Figure 1. Analytic framework. This figure depicts the conceptual model around which this project is framed, showing the logical linkage between the patient population of past kidney stone formers, dietary and pharmacological interventions aimed to prevent recurrent stone episodes, and intermediate and final health outcomes of interest.

Figure 1

Analytic framework.

Key Question 1

In adults with a history of nephrolithiasis, do results of baseline stone composition and blood and urine chemistries predict the effectiveness of diet and/or pharmacological treatment on final health outcomes and intermediate stone outcomes, and reduce treatment adverse effects?

  • Do effectiveness and adverse effects of treatment differ according to patient baseline stone composition and blood and urine biochemical measures?
  • Does treatment tailored to the results of baseline stone composition and blood and urine chemistries improve final health outcomes and intermediate stone outcomes, and reduce adverse effects compared with empiric treatment?

Key Question 2

In adults with a history of nephrolithiasis, what is the effectiveness and comparative effectiveness of different dietary therapies on final health outcomes and intermediate stone outcomes?

  • Does effectiveness of diet therapy differ according to patient baseline demographic and comorbid characteristics?
  • Does effectiveness of diet therapy differ according to patient baseline diet and fluid intake?
  • Does effectiveness of diet therapy differ according to characteristics of stone history?

Key Question 3

In adults with a history of nephrolithiasis, what is the evidence that dietary therapies to reduce risk of recurrent stone episodes are associated with adverse effects?

  • Does the risk of adverse effects differ according to patient baseline demographic and comorbid characteristics?
  • Does the risk of adverse effects differ according to patient baseline diet and fluid intake?
  • Does the risk of adverse effects differ according to characteristics of stone history?

Key Question 4

In adults with a history of nephrolithiasis, what is the effectiveness and comparative effectiveness of different pharmacological therapies on final health outcomes and intermediate stone outcomes?

  • Does effectiveness differ according to patient baseline demographic and comorbid characteristics?
  • Does effectiveness differ according to patient baseline diet and fluid intake?
  • Does effectiveness differ according to characteristics of stone history?

Key Question 5

In adults with a history of nephrolithiasis, what is the evidence that pharmacological therapies to reduce risk of recurrent stone episodes are associated with adverse effects?
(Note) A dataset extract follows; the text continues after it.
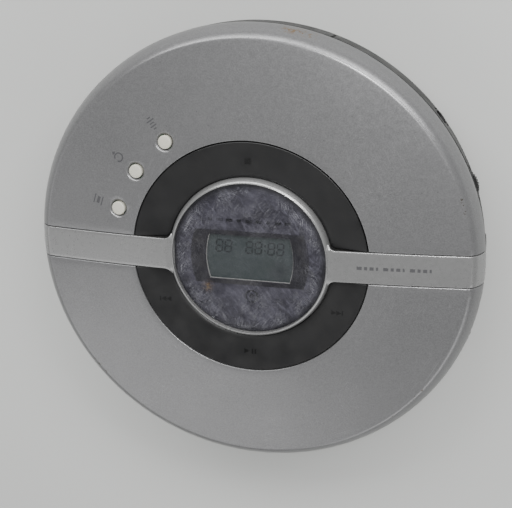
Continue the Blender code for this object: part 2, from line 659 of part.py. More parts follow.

  • Does the risk of adverse effects differ according to patient demographic and comorbid characteristics?
  • Does the risk of adverse effects differ according to patient baseline diet and fluid intake?
  • Does the risk of adverse effects differ according to characteristics of stone history?

Key Question 6

In adults with a history of nephrolithiasis being treated to prevent stone recurrence, do results of followup blood and urine biochemistry measures predict final health outcomes and intermediate stone outcomes?

  • Does prediction of final health outcomes and intermediate stone outcomes differ according to the frequency or duration of followup biochemistry measurements?